6. The point in ground 2 of a subsequent agreement does not arise. As a matter of fact, the agreement in question to which reference was made by the Court below was a prior agreement of 1923, and one lease is of 1926, and one is of 1922. No. argument was addressed to us in regard to the alleged disallowance by this Court in second appeal of a similar claim to set-off in a previous suit which forms the ground 4. Ground 5 alleged that the claim on account of what are called 'nagas,' a period during which the mill could not work for want of water, was an unascertained claim. We have already dealt with this point, and held that under Order 20, Rule 19, the set-off need not be for an ascertained claim. No further point arises on this appeal which is dismissed with costs. The defendant pleaded various grounds in cross-objection, the first of which was that the Court below was incorrect in decreeing the first instalment of rent. This instalment according to the plaint was for rent due in June 1928, and the plaint was brought on 27th July 1931, more than three years after the instalment was due. In para. 7 of the plaint it was pleaded that limitation was saved by a letter of the defendant, dated 22nd May 1929, in which it was said that he admitted the liability of the first three instalments. The first three instalments were those due in June and December 1928, and in June 1929. Now the words in the letter on which plaintiff relies are firstly:
I shall after the evening of the 27th instant proceed to renew the lease of the share of the canal water claimed by the Markham Grant, and shall deduct any lease monies paid by me or to be paid by me...from the rents payable by me to you under the leases granted by you to me.

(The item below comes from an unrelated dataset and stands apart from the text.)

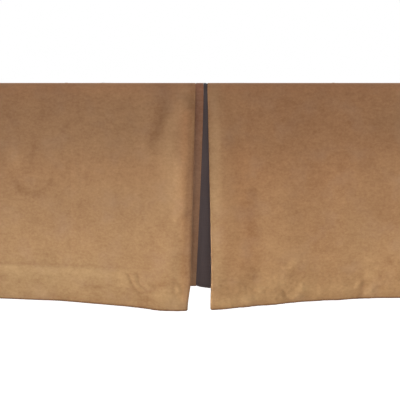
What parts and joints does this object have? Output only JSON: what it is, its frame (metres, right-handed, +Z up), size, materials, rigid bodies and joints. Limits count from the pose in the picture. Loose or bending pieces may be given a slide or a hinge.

7. This sentence relates to the future, and says that a deduction will be made from rents payable to the plaintiff. There is nothing to indicate from this sentence that any arrears were due. The next sentence on which reliance is placed is as follows-
I have to further notify to you that I am exercising my option of renewing the lease of Missarwala Upper Ghurrat granted by you on 1st March 1922 against the rents payable by me to you under this lease as well as the other lease dated 2nd June 1926.
8. Now it is doubtful whether there is any admission at all that any rent was due under these leases, as the words in their natural construction relate to the future. If however the words contain an admission that there was any instalment of rent due, there is nothing to show, as the plaintiff alleges in para. 7 of the plaint, that the words allude to the first three instalments. Those instalments would apparently be of June and December 1928, and June 1929, the instalment of June 1929 being due in the month following the date of letter, 22nd May 1929. We consider that for the purpose of Section 19, Lim. Act, there must be a clear acknowledgment of liability in respect of a right. There is no mention at all in this letter that there was any liability in respect of the instalments due in June 1928. We do not think that without such an admission it can be held that the letter in any way saves limitation, and in our view therefore the claim for the instalments of June 1928 is time barred, and the Courts below were wrong in decreeing these amounts. We therefore allow the cross-objection so far as this claim is concerned. The second ground of cross-objection alleges that the Court should have granted damages on account of reduction in rent of the defendant. By these cryptic words the cross-objection means that the defendant had sub-let his mills to another person, and had allowed that other person a reduction of rent on account of the deficiency in supply of water. The Court below has already allowed damages to the defendant on account of the deficiency in the supply of water, and considers that a further deduction should not be allowed in regard to his sub-tenant. We consider that this reasoning is sound. Ground 3 of cross-objection was in regard to the alleged failure of the plaintiff to give the defendant land for the construction of a road. The Court below found firstly that no damages are proved to exist under this head, and secondly that the defendant himself was negligent in not constructing the road.
9. The remaining grounds of cross-objection have no merits. We therefore allow the cross-objection only in regard to the instalments of Rs. 200 and Rs. 150 of June 1928, which we hold to be time-barred, and the parties will pay and receive proportionate costs on the cross-objection.